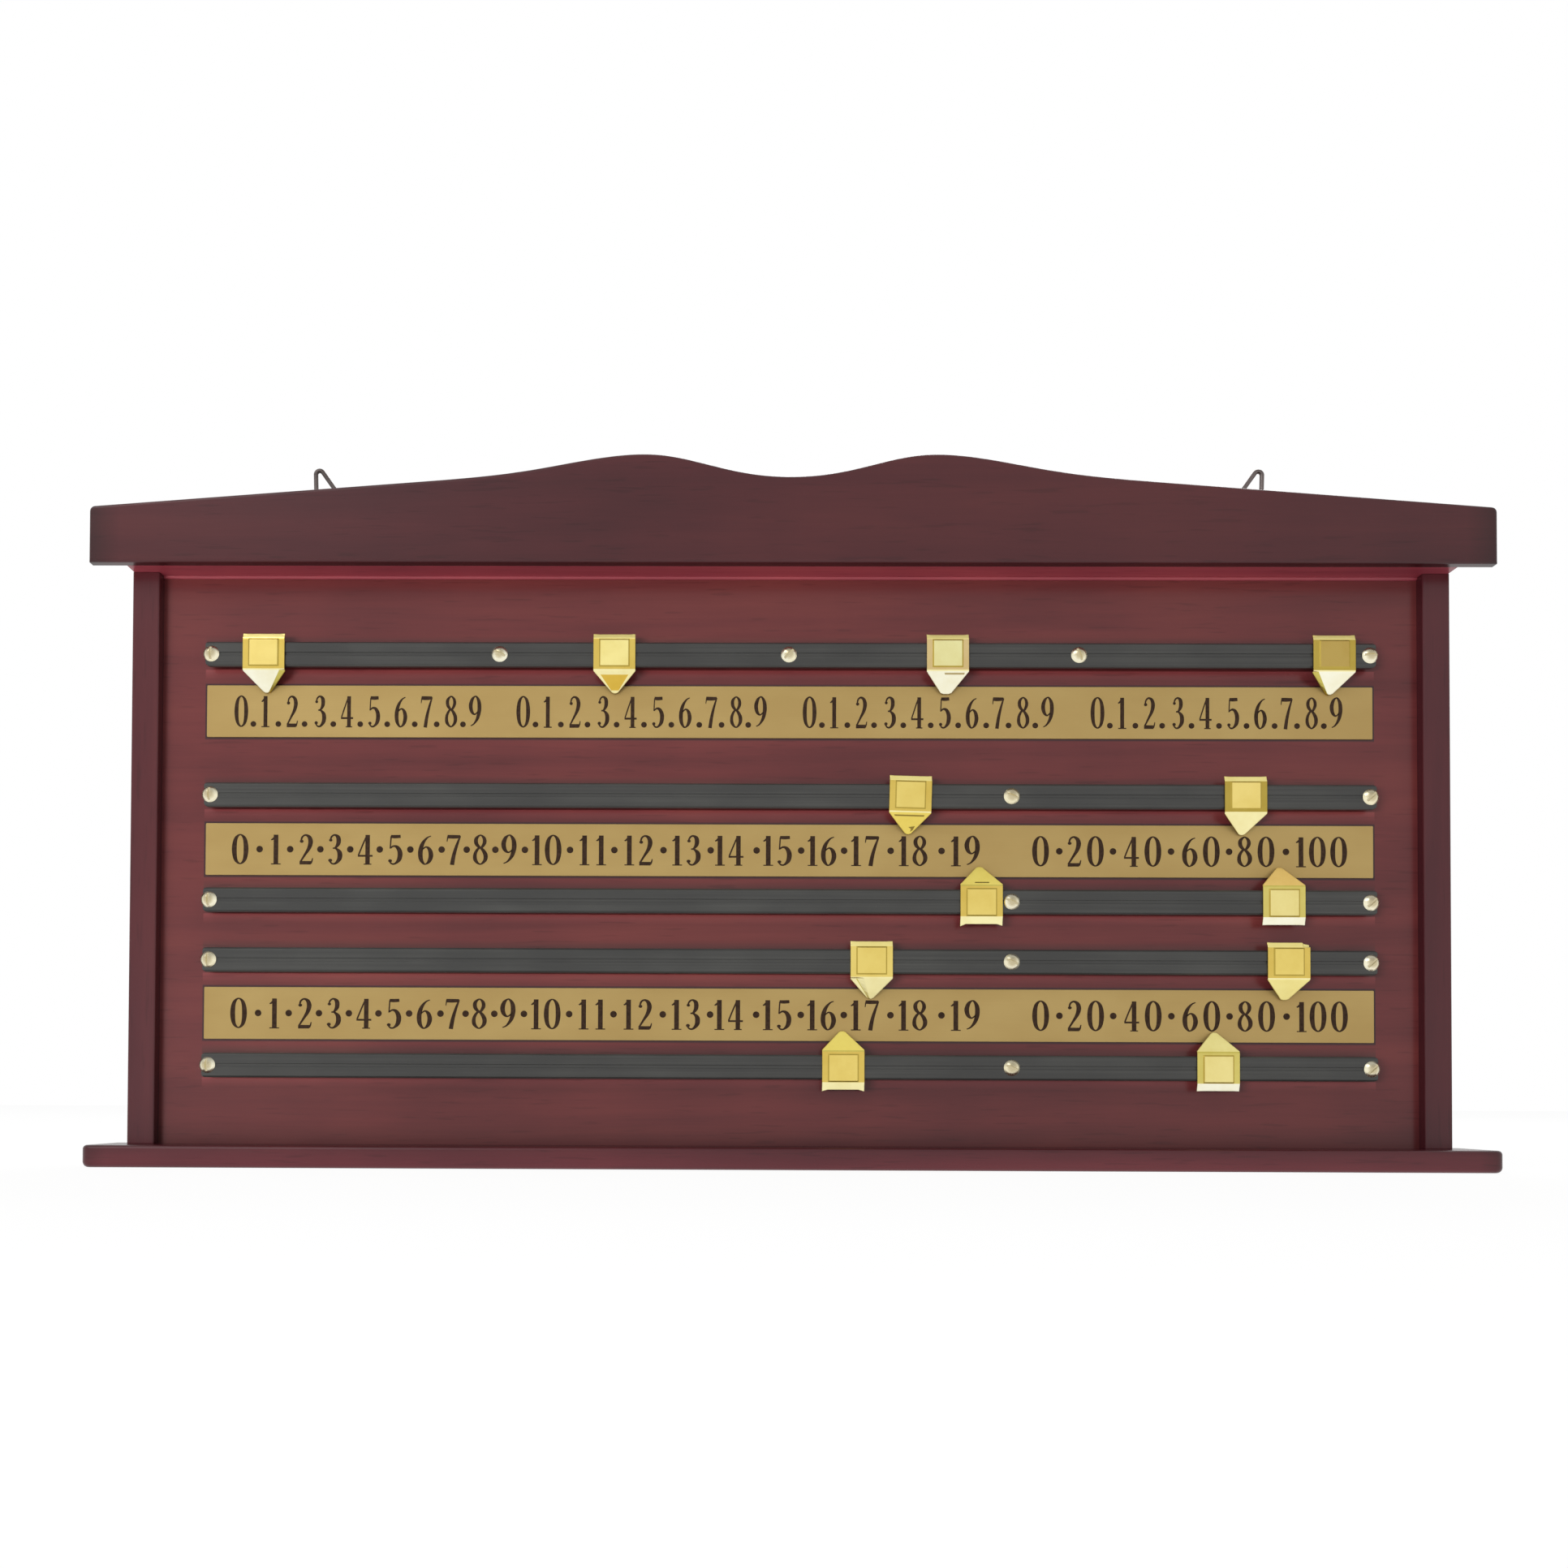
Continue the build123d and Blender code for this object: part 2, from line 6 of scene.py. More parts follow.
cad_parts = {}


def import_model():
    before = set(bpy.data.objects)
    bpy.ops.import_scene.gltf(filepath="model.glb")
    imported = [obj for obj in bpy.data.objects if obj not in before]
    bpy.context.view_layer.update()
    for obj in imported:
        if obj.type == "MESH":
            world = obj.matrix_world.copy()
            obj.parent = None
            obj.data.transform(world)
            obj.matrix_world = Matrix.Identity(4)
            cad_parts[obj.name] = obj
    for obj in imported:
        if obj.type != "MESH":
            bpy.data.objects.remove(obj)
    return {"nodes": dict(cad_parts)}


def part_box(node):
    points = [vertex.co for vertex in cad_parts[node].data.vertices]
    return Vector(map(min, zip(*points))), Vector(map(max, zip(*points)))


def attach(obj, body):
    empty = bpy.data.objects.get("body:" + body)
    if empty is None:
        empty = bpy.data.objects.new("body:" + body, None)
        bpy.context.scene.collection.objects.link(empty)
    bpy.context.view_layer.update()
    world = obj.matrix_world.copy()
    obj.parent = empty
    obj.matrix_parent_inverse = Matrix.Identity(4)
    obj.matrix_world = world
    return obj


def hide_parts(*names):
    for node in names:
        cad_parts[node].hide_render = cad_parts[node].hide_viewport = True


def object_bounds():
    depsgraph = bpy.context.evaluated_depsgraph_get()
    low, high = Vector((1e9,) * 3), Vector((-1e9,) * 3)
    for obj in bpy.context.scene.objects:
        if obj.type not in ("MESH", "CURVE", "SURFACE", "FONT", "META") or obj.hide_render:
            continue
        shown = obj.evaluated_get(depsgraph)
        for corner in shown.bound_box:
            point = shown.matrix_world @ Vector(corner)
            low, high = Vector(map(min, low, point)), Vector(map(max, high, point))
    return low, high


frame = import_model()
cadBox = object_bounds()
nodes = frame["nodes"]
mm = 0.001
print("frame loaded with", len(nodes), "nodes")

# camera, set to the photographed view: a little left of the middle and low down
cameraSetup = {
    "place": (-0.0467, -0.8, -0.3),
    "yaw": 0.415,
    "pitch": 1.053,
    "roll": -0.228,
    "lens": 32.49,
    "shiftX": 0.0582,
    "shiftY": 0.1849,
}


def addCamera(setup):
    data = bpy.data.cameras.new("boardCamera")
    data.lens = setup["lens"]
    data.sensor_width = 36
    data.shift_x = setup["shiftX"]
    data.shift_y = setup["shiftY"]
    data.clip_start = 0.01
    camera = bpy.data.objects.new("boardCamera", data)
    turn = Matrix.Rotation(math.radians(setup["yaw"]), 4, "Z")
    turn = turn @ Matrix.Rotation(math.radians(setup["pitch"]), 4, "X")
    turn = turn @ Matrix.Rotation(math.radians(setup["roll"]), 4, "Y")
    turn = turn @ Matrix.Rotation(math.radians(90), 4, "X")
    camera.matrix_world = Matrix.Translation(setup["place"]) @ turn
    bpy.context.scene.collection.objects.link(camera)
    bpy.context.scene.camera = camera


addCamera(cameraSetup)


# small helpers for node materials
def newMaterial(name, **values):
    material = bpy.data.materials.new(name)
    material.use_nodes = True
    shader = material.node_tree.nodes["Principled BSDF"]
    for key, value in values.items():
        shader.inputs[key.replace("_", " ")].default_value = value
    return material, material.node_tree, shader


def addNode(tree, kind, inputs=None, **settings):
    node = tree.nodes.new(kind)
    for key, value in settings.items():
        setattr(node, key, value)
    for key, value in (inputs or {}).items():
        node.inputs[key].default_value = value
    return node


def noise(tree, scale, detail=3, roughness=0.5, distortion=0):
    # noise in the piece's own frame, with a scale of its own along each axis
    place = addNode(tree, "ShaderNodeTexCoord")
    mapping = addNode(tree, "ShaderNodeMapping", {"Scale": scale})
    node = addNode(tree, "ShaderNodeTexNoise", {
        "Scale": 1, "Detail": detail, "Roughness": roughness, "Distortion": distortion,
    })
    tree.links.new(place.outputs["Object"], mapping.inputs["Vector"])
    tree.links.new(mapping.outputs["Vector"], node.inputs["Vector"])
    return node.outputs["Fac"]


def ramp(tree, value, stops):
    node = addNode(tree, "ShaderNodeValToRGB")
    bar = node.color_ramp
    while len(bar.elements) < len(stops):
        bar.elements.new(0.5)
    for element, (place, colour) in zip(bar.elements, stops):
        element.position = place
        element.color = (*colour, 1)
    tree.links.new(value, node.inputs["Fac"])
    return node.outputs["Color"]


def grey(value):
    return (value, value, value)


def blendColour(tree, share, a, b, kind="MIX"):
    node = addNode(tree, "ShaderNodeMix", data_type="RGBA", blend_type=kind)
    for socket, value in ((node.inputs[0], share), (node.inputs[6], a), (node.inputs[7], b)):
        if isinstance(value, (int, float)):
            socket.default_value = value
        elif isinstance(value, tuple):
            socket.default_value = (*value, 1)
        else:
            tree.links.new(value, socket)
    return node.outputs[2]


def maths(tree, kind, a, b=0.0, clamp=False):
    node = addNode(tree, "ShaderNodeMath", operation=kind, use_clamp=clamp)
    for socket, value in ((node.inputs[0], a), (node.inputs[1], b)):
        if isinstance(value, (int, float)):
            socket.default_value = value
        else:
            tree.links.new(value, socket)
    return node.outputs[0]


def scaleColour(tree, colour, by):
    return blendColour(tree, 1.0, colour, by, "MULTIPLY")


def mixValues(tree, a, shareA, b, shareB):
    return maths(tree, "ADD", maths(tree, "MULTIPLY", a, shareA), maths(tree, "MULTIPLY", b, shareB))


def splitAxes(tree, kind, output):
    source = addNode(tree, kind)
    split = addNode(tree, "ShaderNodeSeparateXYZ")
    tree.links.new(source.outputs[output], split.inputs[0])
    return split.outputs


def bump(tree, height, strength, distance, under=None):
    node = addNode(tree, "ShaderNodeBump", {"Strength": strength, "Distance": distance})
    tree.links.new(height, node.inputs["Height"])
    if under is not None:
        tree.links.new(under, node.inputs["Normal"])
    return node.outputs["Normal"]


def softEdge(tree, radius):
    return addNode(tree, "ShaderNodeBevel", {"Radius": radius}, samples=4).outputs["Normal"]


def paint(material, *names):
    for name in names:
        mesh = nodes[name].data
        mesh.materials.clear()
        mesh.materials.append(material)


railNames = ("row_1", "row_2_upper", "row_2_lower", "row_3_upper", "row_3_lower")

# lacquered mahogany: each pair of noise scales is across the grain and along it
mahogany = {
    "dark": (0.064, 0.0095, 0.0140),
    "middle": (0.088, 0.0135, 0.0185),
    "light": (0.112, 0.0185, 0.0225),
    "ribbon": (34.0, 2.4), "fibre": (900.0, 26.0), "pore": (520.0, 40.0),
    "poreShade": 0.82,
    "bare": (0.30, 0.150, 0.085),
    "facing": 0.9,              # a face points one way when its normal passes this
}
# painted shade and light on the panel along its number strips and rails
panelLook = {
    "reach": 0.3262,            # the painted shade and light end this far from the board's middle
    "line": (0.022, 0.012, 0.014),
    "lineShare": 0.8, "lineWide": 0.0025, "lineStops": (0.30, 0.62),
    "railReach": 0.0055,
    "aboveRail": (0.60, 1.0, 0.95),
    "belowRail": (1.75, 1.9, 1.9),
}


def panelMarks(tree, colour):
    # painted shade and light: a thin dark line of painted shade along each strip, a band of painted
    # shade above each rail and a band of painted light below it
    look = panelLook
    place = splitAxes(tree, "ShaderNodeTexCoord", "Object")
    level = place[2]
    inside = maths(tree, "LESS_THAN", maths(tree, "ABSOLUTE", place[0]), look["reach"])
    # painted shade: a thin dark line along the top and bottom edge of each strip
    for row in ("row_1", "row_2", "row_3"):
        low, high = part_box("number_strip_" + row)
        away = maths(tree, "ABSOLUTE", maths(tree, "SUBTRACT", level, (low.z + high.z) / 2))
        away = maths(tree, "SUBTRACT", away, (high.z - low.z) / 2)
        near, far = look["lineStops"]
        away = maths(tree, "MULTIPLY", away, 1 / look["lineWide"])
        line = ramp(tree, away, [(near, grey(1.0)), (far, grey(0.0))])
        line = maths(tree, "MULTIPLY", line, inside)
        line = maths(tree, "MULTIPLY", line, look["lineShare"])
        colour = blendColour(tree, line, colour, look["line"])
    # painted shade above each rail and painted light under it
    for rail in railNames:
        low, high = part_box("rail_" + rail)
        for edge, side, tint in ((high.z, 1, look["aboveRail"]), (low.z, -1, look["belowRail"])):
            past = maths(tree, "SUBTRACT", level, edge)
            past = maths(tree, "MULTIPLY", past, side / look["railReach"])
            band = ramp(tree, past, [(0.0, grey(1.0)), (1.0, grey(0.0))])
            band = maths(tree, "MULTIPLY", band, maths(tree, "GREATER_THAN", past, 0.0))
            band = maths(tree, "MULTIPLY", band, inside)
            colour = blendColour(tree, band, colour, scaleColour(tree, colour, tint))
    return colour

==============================

Print, unaltered, every line from the beginning of the material down to the line with "points = [vertex.co".

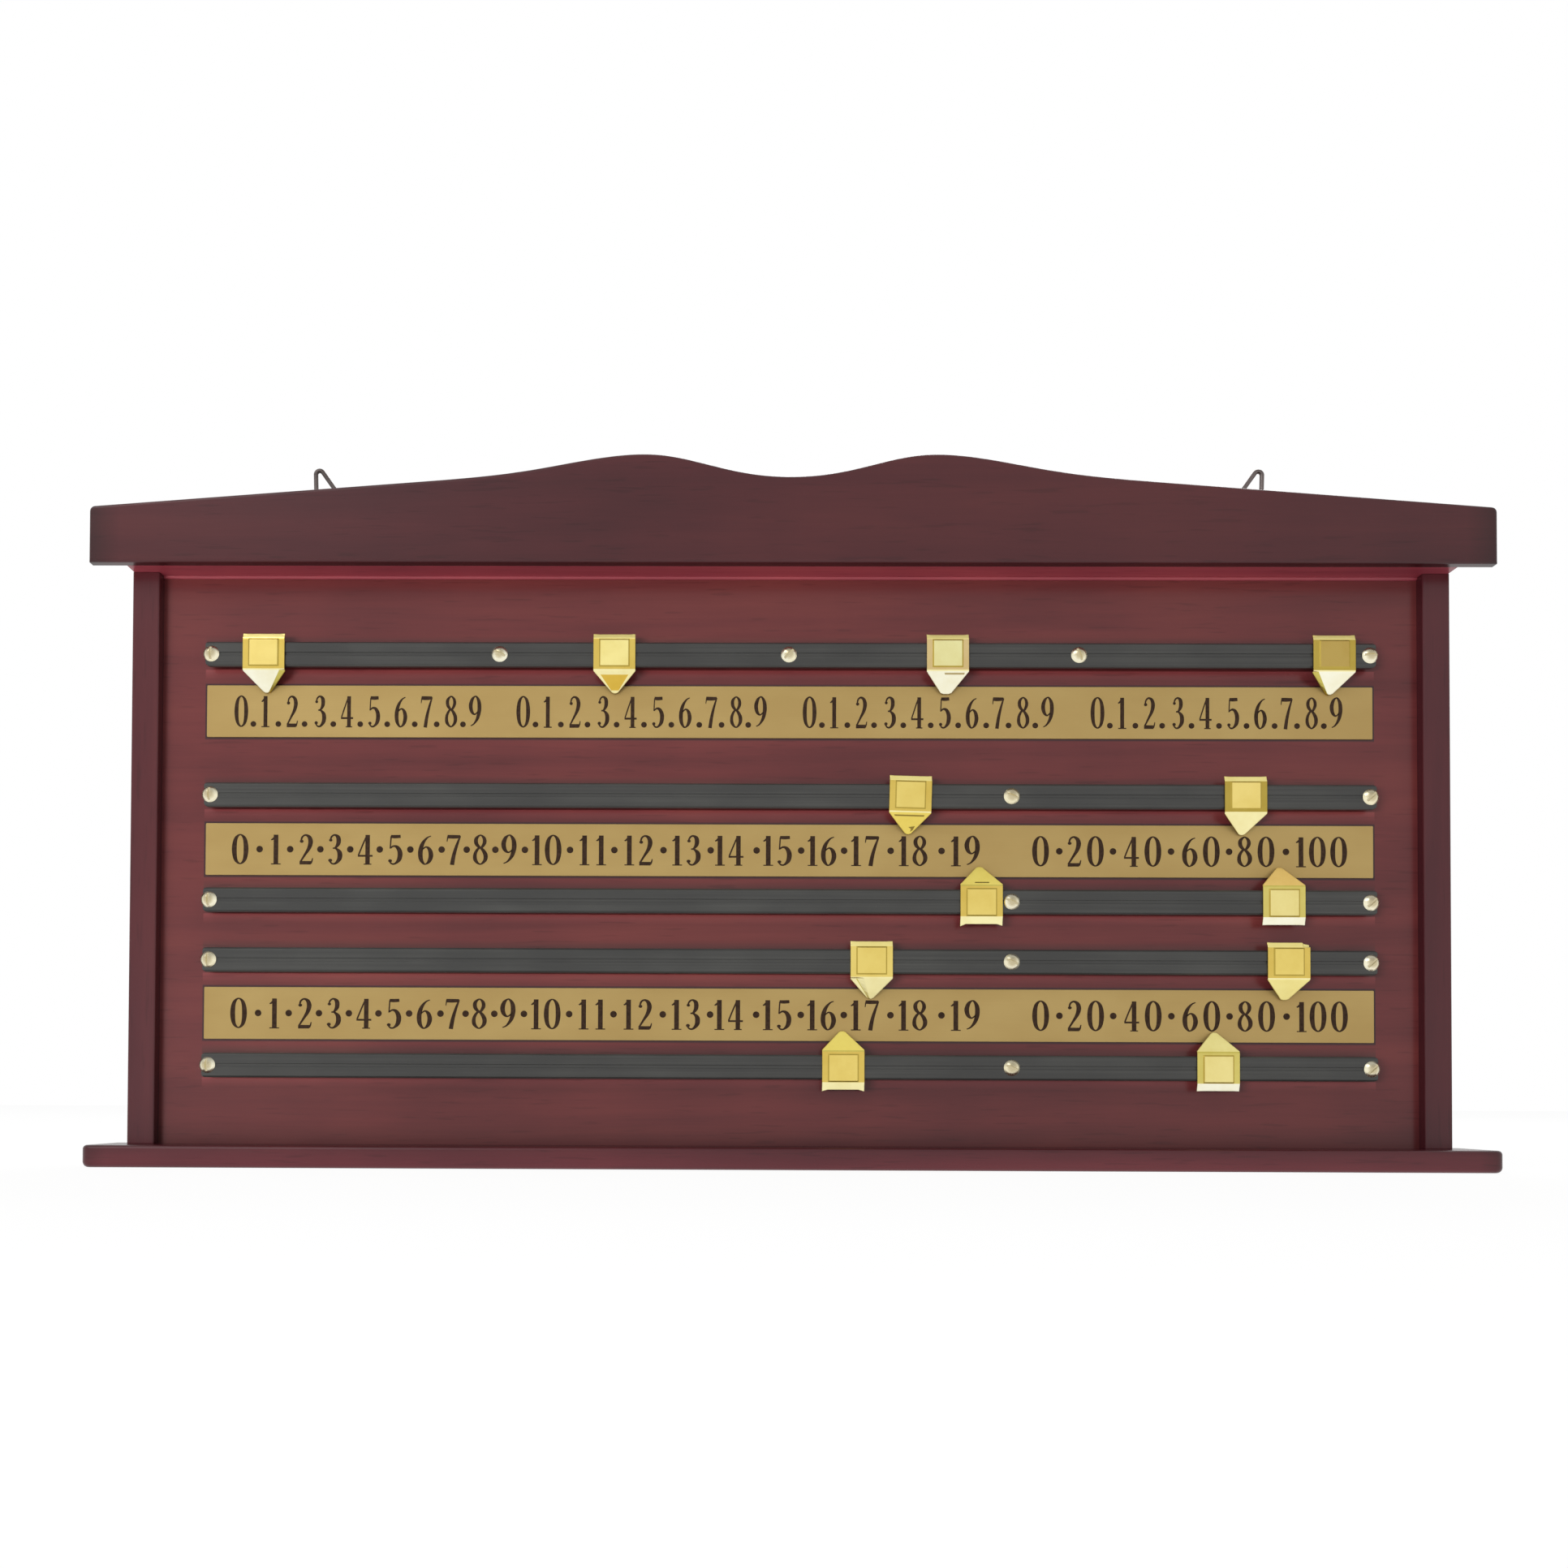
Continue the build123d and Blender code for this object: part 2, from line 6 of scene.py. More parts follow.
cad_parts = {}


def import_model():
    before = set(bpy.data.objects)
    bpy.ops.import_scene.gltf(filepath="model.glb")
    imported = [obj for obj in bpy.data.objects if obj not in before]
    bpy.context.view_layer.update()
    for obj in imported:
        if obj.type == "MESH":
            world = obj.matrix_world.copy()
            obj.parent = None
            obj.data.transform(world)
            obj.matrix_world = Matrix.Identity(4)
            cad_parts[obj.name] = obj
    for obj in imported:
        if obj.type != "MESH":
            bpy.data.objects.remove(obj)
    return {"nodes": dict(cad_parts)}


def part_box(node):
    points = [vertex.co for vertex in cad_parts[node].data.vertices]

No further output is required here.